--- DATASET EXTRACT ---

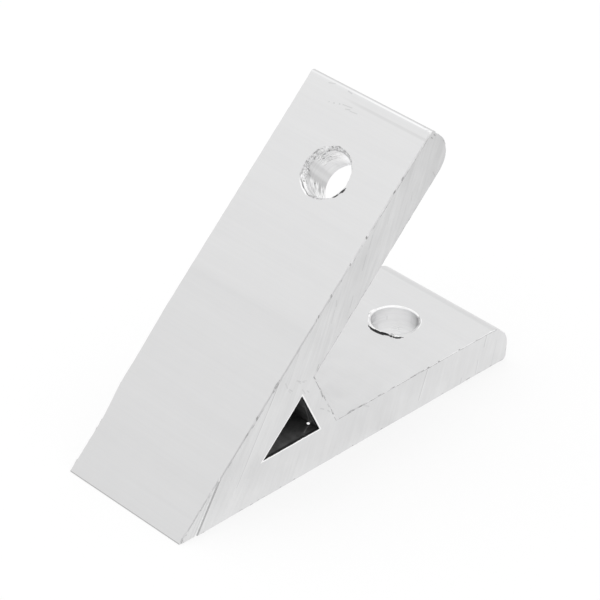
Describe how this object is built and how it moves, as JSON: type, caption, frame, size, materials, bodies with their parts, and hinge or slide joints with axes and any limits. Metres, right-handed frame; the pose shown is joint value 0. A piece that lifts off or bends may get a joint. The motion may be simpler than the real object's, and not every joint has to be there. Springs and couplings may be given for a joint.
{
  "type": "t slot corner bracket",
  "caption": "Acute corner bracket for slotted profile: flat legs that meet in a sharp corner, a web closing a triangular window, rounded tips and a bolt hole in each leg.",
  "frame": {"origin": "middle of the base leg's bolt hole, on the outer face that seats against the profile", "axes": "+X along the base leg, from the sharp corner to its tip; +Y along the width, square to the saw cuts; +Z out of the base leg's inner face, along its bolt hole, the way the bolt comes out"},
  "size_m": [0.0509, 0.018, 0.036],
  "materials": {
    "aluminium": "plain extruded aluminium, satin, with saw-cut ends and drilled holes, uncoated"
  },
  "bodies": {
    "root": {"bracket": "aluminium"}
  },
  "joints": []
}
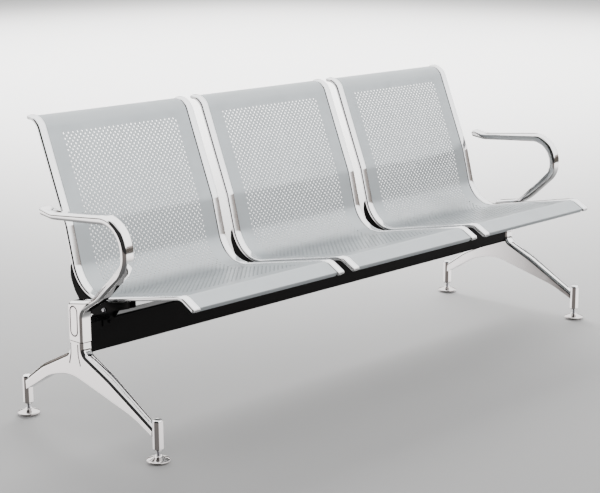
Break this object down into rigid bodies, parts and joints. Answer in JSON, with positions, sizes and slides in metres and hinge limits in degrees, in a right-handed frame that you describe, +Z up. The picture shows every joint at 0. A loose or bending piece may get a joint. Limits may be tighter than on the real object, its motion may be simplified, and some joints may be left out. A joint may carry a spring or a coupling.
{
  "type": "beam seating",
  "caption": "Waiting-area bench with separate perforated steel seats on one beam, cast metal end frames with open loop armrests, and screw-adjusted feet.",
  "frame": {"origin": "on the floor, below the middle of the bench's bounding box", "axes": "+X along the bench towards the sitter's left hand, +Y towards the back of the bench, +Z up; the front is -Y"},
  "size_m": [1.823, 0.623, 0.783],
  "materials": {
    "seat_shell": "satin silver powder coat",
    "side_rail": "bright chrome plate",
    "casting": "polished and chrome plated casting",
    "beam": "semi-gloss black powder coat",
    "seat_arm": "semi-gloss black powder coat",
    "saddle": "semi-gloss black powder coat",
    "bolt": "zinc plated",
    "foot_base": "bright chrome plate",
    "foot_stem": "zinc plated thread"
  },
  "bodies": {
    "bench": {"beam": "beam", "seat_shell_left": "seat_shell", "side_rail_left_seat_left": "side_rail", "seat_arm_left_seat_left": "seat_arm", "saddle_left_seat_left": "saddle", "side_rail_left_seat_right": "side_rail", "seat_arm_left_seat_right": "seat_arm", "saddle_left_seat_right": "saddle", "seat_shell_middle": "seat_shell", "side_rail_middle_seat_left": "side_rail", "seat_arm_middle_seat_left": "seat_arm", "saddle_middle_seat_left": "saddle", "side_rail_middle_seat_right": "side_rail", "seat_arm_middle_seat_right": "seat_arm", "saddle_middle_seat_right": "saddle", "seat_shell_right": "seat_shell", "side_rail_right_seat_left": "side_rail", "seat_arm_right_seat_left": "seat_arm", "saddle_right_seat_left": "saddle", "side_rail_right_seat_right": "side_rail", "seat_arm_right_seat_right": "seat_arm", "saddle_right_seat_right": "saddle", "armrest_casting_left": "casting", "leg_casting_left": "casting", "frame_bolt_left": "bolt", "armrest_casting_right": "casting", "leg_casting_right": "casting", "frame_bolt_right": "bolt"},
    "foot_base_front_left": {"foot_base_front_left": "foot_base"},
    "foot_stem_front_left": {"foot_stem_front_left": "foot_stem"},
    "foot_base_rear_left": {"foot_base_rear_left": "foot_base"},
    "foot_stem_rear_left": {"foot_stem_rear_left": "foot_stem"},
    "foot_base_front_right": {"foot_base_front_right": "foot_base"},
    "foot_stem_front_right": {"foot_stem_front_right": "foot_stem"},
    "foot_base_rear_right": {"foot_base_rear_right": "foot_base"},
    "foot_stem_rear_right": {"foot_stem_rear_right": "foot_stem"}
  },
  "joints": [
    {"name": "foot_height_front_left", "type": "slide", "parent": "bench", "child": "foot_base_front_left", "axis": [0, 0, 1], "range_m": [-0.014, 0.006]},
    {"name": "stem_turn_front_left", "type": "hinge", "parent": "foot_base_front_left", "child": "foot_stem_front_left", "pos_m": [-0.8825, -0.2355, 0.04], "axis": [0, 0, 1], "range_deg": [-3400, 1460]},
    {"name": "foot_height_rear_left", "type": "slide", "parent": "bench", "child": "foot_base_rear_left", "axis": [0, 0, 1], "range_m": [-0.014, 0.006]},
    {"name": "stem_turn_rear_left", "type": "hinge", "parent": "foot_base_rear_left", "child": "foot_stem_rear_left", "pos_m": [-0.8825, 0.2815, 0.04], "axis": [0, 0, 1], "range_deg": [-3400, 1460]},
    {"name": "foot_height_front_right", "type": "slide", "parent": "bench", "child": "foot_base_front_right", "axis": [0, 0, 1], "range_m": [-0.014, 0.006]},
    {"name": "stem_turn_front_right", "type": "hinge", "parent": "foot_base_front_right", "child": "foot_stem_front_right", "pos_m": [0.8825, -0.2355, 0.04], "axis": [0, 0, 1], "range_deg": [-3400, 1460]},
    {"name": "foot_height_rear_right", "type": "slide", "parent": "bench", "child": "foot_base_rear_right", "axis": [0, 0, 1], "range_m": [-0.014, 0.006]},
    {"name": "stem_turn_rear_right", "type": "hinge", "parent": "foot_base_rear_right", "child": "foot_stem_rear_right", "pos_m": [0.8825, 0.2815, 0.04], "axis": [0, 0, 1], "range_deg": [-3400, 1460]}
  ],
  "couplings": [
    {"joint": "stem_turn_front_left", "follows": "foot_height_front_left", "rad_per_m": 4188.8},
    {"joint": "stem_turn_rear_left", "follows": "foot_height_rear_left", "rad_per_m": 4188.8},
    {"joint": "stem_turn_front_right", "follows": "foot_height_front_right", "rad_per_m": 4188.8},
    {"joint": "stem_turn_rear_right", "follows": "foot_height_rear_right", "rad_per_m": 4188.8}
  ]
}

---

### [STATED GOAL]
Give back the whole listing exactly as it reads.

### [OUTPUT BELOW]
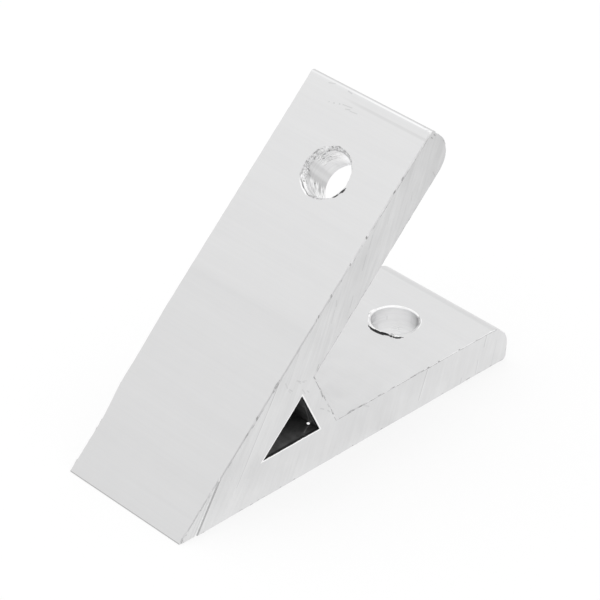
Describe how this object is built and how it moves, as JSON: type, caption, frame, size, materials, bodies with their parts, and hinge or slide joints with axes and any limits. Metres, right-handed frame; the pose shown is joint value 0. A piece that lifts off or bends may get a joint. The motion may be simpler than the real object's, and not every joint has to be there. Springs and couplings may be given for a joint.
{
  "type": "t slot corner bracket",
  "caption": "Acute corner bracket for slotted profile: flat legs that meet in a sharp corner, a web closing a triangular window, rounded tips and a bolt hole in each leg.",
  "frame": {"origin": "middle of the base leg's bolt hole, on the outer face that seats against the profile", "axes": "+X along the base leg, from the sharp corner to its tip; +Y along the width, square to the saw cuts; +Z out of the base leg's inner face, along its bolt hole, the way the bolt comes out"},
  "size_m": [0.0509, 0.018, 0.036],
  "materials": {
    "aluminium": "plain extruded aluminium, satin, with saw-cut ends and drilled holes, uncoated"
  },
  "bodies": {
    "root": {"bracket": "aluminium"}
  },
  "joints": []
}
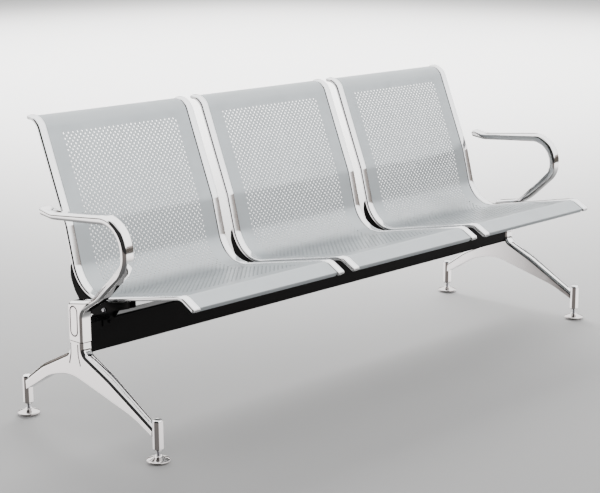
Break this object down into rigid bodies, parts and joints. Answer in JSON, with positions, sizes and slides in metres and hinge limits in degrees, in a right-handed frame that you describe, +Z up. The picture shows every joint at 0. A loose or bending piece may get a joint. Limits may be tighter than on the real object, its motion may be simplified, and some joints may be left out. A joint may carry a spring or a coupling.
{
  "type": "beam seating",
  "caption": "Waiting-area bench with separate perforated steel seats on one beam, cast metal end frames with open loop armrests, and screw-adjusted feet.",
  "frame": {"origin": "on the floor, below the middle of the bench's bounding box", "axes": "+X along the bench towards the sitter's left hand, +Y towards the back of the bench, +Z up; the front is -Y"},
  "size_m": [1.823, 0.623, 0.783],
  "materials": {
    "seat_shell": "satin silver powder coat",
    "side_rail": "bright chrome plate",
    "casting": "polished and chrome plated casting",
    "beam": "semi-gloss black powder coat",
    "seat_arm": "semi-gloss black powder coat",
    "saddle": "semi-gloss black powder coat",
    "bolt": "zinc plated",
    "foot_base": "bright chrome plate",
    "foot_stem": "zinc plated thread"
  },
  "bodies": {
    "bench": {"beam": "beam", "seat_shell_left": "seat_shell", "side_rail_left_seat_left": "side_rail", "seat_arm_left_seat_left": "seat_arm", "saddle_left_seat_left": "saddle", "side_rail_left_seat_right": "side_rail", "seat_arm_left_seat_right": "seat_arm", "saddle_left_seat_right": "saddle", "seat_shell_middle": "seat_shell", "side_rail_middle_seat_left": "side_rail", "seat_arm_middle_seat_left": "seat_arm", "saddle_middle_seat_left": "saddle", "side_rail_middle_seat_right": "side_rail", "seat_arm_middle_seat_right": "seat_arm", "saddle_middle_seat_right": "saddle", "seat_shell_right": "seat_shell", "side_rail_right_seat_left": "side_rail", "seat_arm_right_seat_left": "seat_arm", "saddle_right_seat_left": "saddle", "side_rail_right_seat_right": "side_rail", "seat_arm_right_seat_right": "seat_arm", "saddle_right_seat_right": "saddle", "armrest_casting_left": "casting", "leg_casting_left": "casting", "frame_bolt_left": "bolt", "armrest_casting_right": "casting", "leg_casting_right": "casting", "frame_bolt_right": "bolt"},
    "foot_base_front_left": {"foot_base_front_left": "foot_base"},
    "foot_stem_front_left": {"foot_stem_front_left": "foot_stem"},
    "foot_base_rear_left": {"foot_base_rear_left": "foot_base"},
    "foot_stem_rear_left": {"foot_stem_rear_left": "foot_stem"},
    "foot_base_front_right": {"foot_base_front_right": "foot_base"},
    "foot_stem_front_right": {"foot_stem_front_right": "foot_stem"},
    "foot_base_rear_right": {"foot_base_rear_right": "foot_base"},
    "foot_stem_rear_right": {"foot_stem_rear_right": "foot_stem"}
  },
  "joints": [
    {"name": "foot_height_front_left", "type": "slide", "parent": "bench", "child": "foot_base_front_left", "axis": [0, 0, 1], "range_m": [-0.014, 0.006]},
    {"name": "stem_turn_front_left", "type": "hinge", "parent": "foot_base_front_left", "child": "foot_stem_front_left", "pos_m": [-0.8825, -0.2355, 0.04], "axis": [0, 0, 1], "range_deg": [-3400, 1460]},
    {"name": "foot_height_rear_left", "type": "slide", "parent": "bench", "child": "foot_base_rear_left", "axis": [0, 0, 1], "range_m": [-0.014, 0.006]},
    {"name": "stem_turn_rear_left", "type": "hinge", "parent": "foot_base_rear_left", "child": "foot_stem_rear_left", "pos_m": [-0.8825, 0.2815, 0.04], "axis": [0, 0, 1], "range_deg": [-3400, 1460]},
    {"name": "foot_height_front_right", "type": "slide", "parent": "bench", "child": "foot_base_front_right", "axis": [0, 0, 1], "range_m": [-0.014, 0.006]},
    {"name": "stem_turn_front_right", "type": "hinge", "parent": "foot_base_front_right", "child": "foot_stem_front_right", "pos_m": [0.8825, -0.2355, 0.04], "axis": [0, 0, 1], "range_deg": [-3400, 1460]},
    {"name": "foot_height_rear_right", "type": "slide", "parent": "bench", "child": "foot_base_rear_right", "axis": [0, 0, 1], "range_m": [-0.014, 0.006]},
    {"name": "stem_turn_rear_right", "type": "hinge", "parent": "foot_base_rear_right", "child": "foot_stem_rear_right", "pos_m": [0.8825, 0.2815, 0.04], "axis": [0, 0, 1], "range_deg": [-3400, 1460]}
  ],
  "couplings": [
    {"joint": "stem_turn_front_left", "follows": "foot_height_front_left", "rad_per_m": 4188.8},
    {"joint": "stem_turn_rear_left", "follows": "foot_height_rear_left", "rad_per_m": 4188.8},
    {"joint": "stem_turn_front_right", "follows": "foot_height_front_right", "rad_per_m": 4188.8},
    {"joint": "stem_turn_rear_right", "follows": "foot_height_rear_right", "rad_per_m": 4188.8}
  ]
}